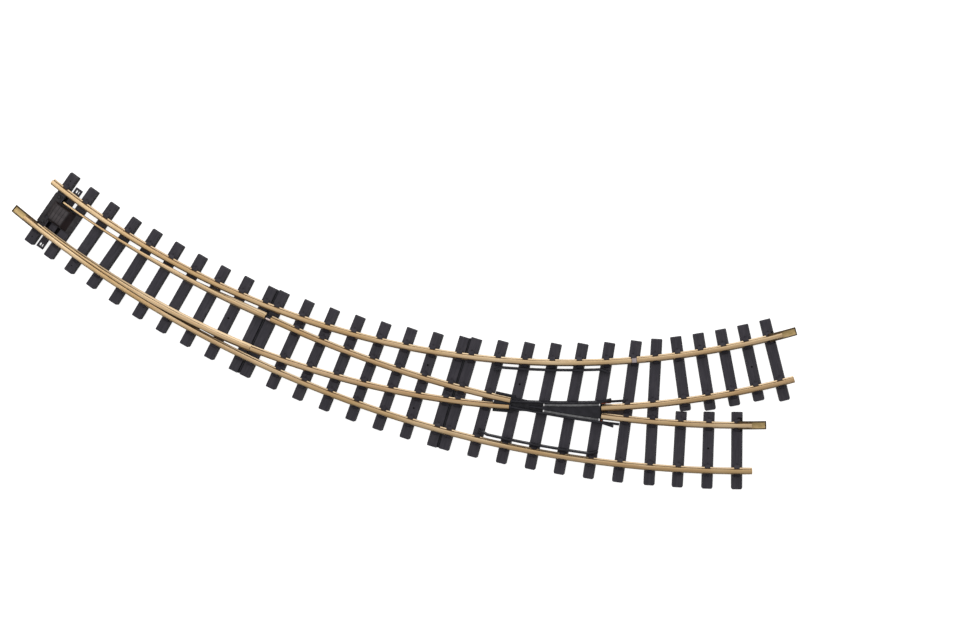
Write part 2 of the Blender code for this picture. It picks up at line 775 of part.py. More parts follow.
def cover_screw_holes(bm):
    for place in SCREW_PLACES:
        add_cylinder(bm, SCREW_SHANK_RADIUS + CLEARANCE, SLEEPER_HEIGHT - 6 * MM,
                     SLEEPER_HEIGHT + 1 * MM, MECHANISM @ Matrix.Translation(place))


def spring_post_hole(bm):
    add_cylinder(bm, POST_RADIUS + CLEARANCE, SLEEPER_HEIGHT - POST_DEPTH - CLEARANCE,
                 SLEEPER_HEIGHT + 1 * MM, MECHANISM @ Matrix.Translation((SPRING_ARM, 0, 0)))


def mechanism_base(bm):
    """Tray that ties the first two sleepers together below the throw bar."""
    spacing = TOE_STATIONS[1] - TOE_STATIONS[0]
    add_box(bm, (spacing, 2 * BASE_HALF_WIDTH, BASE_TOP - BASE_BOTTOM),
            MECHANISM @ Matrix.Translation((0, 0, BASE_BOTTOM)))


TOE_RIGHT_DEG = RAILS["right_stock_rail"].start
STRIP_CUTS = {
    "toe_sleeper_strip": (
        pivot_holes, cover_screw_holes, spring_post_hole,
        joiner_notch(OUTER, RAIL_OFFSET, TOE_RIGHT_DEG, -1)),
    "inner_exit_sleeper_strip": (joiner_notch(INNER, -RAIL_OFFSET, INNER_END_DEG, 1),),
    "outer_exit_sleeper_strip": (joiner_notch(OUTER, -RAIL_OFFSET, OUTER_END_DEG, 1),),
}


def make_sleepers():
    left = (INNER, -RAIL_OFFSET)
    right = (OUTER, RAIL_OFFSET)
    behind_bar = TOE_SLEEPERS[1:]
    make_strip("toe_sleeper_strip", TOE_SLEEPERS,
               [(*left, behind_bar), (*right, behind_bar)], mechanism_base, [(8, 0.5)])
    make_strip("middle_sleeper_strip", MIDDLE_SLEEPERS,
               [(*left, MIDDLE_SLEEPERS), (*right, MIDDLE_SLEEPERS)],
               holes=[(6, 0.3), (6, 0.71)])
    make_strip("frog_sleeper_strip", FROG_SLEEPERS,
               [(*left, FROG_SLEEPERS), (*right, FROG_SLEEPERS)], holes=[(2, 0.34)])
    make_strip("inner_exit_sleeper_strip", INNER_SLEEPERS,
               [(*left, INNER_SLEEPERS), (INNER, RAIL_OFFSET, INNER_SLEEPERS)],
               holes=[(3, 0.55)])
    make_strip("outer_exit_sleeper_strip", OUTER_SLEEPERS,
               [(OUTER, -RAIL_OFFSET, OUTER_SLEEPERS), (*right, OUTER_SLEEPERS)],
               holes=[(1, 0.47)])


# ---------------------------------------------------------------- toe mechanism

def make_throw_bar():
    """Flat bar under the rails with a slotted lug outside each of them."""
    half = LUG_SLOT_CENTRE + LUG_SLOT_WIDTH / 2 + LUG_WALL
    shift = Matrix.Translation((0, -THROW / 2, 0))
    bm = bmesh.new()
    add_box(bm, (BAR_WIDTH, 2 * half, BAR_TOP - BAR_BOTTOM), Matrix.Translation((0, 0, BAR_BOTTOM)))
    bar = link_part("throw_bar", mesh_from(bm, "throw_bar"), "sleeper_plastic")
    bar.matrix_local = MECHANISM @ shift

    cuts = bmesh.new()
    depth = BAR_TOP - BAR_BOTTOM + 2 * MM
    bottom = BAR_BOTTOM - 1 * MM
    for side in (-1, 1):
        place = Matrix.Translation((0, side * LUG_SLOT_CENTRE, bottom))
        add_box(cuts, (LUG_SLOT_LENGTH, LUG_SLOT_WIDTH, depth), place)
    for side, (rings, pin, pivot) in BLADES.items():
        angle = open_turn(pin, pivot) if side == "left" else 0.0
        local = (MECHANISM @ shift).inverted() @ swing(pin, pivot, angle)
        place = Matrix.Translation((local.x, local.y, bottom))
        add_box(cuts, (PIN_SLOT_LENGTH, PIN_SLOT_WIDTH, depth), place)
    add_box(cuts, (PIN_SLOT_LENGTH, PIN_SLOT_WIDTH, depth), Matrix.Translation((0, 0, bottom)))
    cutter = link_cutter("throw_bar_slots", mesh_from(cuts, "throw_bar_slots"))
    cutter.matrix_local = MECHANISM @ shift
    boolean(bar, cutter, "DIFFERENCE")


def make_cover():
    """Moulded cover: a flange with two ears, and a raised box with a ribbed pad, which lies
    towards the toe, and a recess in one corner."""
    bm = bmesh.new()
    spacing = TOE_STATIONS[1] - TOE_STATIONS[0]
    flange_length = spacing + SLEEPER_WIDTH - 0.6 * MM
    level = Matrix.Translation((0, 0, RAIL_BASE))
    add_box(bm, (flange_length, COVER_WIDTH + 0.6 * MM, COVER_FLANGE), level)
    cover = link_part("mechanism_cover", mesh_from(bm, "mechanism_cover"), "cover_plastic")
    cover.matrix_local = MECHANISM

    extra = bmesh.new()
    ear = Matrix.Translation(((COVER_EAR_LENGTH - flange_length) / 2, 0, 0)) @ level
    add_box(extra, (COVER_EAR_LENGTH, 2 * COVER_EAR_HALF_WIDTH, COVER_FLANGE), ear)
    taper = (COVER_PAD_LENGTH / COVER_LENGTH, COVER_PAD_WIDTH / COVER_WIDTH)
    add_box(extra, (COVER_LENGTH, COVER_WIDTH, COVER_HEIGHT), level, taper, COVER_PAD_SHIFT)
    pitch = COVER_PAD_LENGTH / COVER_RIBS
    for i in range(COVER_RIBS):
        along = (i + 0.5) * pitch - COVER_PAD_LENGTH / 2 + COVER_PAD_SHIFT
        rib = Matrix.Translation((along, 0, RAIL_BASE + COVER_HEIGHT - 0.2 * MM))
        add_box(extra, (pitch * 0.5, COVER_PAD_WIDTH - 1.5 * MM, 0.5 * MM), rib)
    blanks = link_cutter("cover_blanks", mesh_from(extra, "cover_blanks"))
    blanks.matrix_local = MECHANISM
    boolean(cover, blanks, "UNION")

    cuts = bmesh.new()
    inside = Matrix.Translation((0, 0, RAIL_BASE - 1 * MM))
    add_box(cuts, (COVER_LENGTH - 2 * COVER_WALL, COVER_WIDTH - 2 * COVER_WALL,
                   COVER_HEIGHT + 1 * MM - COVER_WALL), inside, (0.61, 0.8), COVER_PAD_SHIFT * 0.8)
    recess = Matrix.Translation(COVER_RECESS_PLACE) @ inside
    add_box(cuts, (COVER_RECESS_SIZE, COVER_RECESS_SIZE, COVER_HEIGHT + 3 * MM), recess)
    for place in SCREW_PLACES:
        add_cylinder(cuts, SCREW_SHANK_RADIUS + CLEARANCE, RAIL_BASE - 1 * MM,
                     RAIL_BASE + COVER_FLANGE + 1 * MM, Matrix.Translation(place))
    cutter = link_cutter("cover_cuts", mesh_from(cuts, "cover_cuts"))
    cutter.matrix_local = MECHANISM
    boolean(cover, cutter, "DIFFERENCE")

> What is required
Extract the lines above, from the first one through the one containing "Matrix.Translation((SPRING_ARM, 0, 0)))", and return only those, unchanged.

> Answer to the exercise
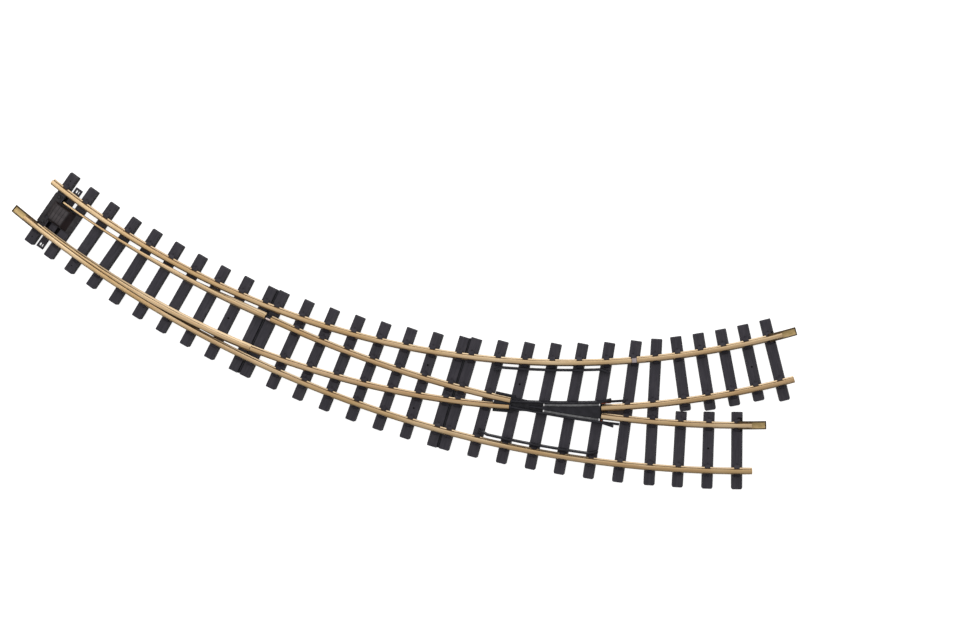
Write part 2 of the Blender code for this picture. It picks up at line 775 of part.py. More parts follow.
def cover_screw_holes(bm):
    for place in SCREW_PLACES:
        add_cylinder(bm, SCREW_SHANK_RADIUS + CLEARANCE, SLEEPER_HEIGHT - 6 * MM,
                     SLEEPER_HEIGHT + 1 * MM, MECHANISM @ Matrix.Translation(place))


def spring_post_hole(bm):
    add_cylinder(bm, POST_RADIUS + CLEARANCE, SLEEPER_HEIGHT - POST_DEPTH - CLEARANCE,
                 SLEEPER_HEIGHT + 1 * MM, MECHANISM @ Matrix.Translation((SPRING_ARM, 0, 0)))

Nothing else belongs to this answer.